Friday, November 13, 2015

You Have To Show Up-Art Journals

I've been keeping an art journal off and on again for at least 10 years.
Generally I start my journal and then get excited about a new journal. Because of this I have many journals that I have started, and a few that have been completed. It was a pretty exciting moment when I completed a full journal. I worked pretty hard at it to get it done. Somehow, it's just more fun to start than finish. Something about all those pages to fill calls to me, but this year I'm going to be a Closer. My goal is to create an art journal entry every day and finish my current journal by the end of the year,



Last year I discovered the joy of completing a journal. Usually in November I get the hankering to complete a journal so that I start working on new one in time for the New Year.This year the book I am working on completing came from a garage sale. I have two of them. One I began working on a few years ago, and the other is pristine with beautiful white pages just waiting to be filled. They are square with a corrugated cardboard cover and a metal butterfly charm.

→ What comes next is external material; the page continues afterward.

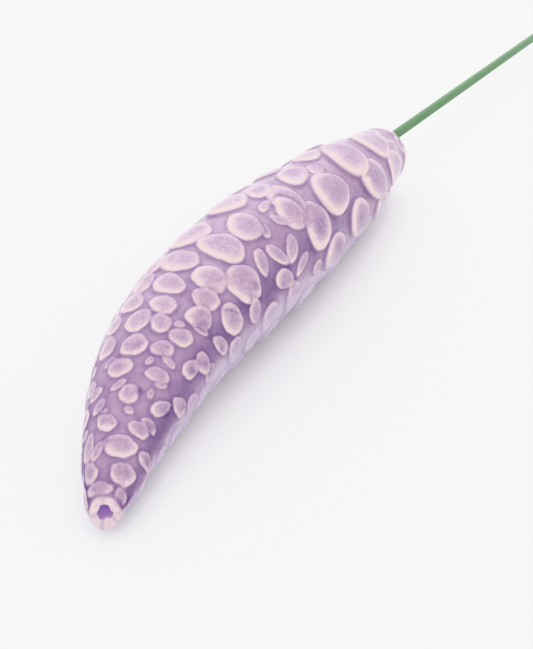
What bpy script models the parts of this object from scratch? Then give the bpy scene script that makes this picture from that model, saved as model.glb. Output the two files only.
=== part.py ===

Usually I start with the words.  I just pour out all my thoughts, no worries about correctness.  Next is the background. I use acrylics and watercolor crayons. Sometimes I pour the paint directly on the paper and squish them together ink blot style. Then I add collage elements. Some from magazines, some from my own artwork and some from our discarded dictionary prints. The hunt is on for that perfect element that says, "I belong right here."



There's a lot to appreciate about art journals.  I can pick up where I left off at any time. I'm certaintly not perfect. I don't think I could journal every day obsessively. There's an ebb and flow to journaling. Life gets busy and hectic at times. Yet my art journal is always there, a sanctuary from the craziness of life. I gather my thoughts in my journals, harvest recurring themes, and brain dump on occasion.
It bothers me that I'm not able to stick with my journal consistently for long periods of time. But for all that my journal is what remains and what I come back to. I've always kept a journal in some form or fashion, it's just taken a while to complete.

I'm not an expert. I can only share my experience. You don't have to be able to draw to be an art journaller. You don't have to journal everyday to be an art journaller. You just have to show up.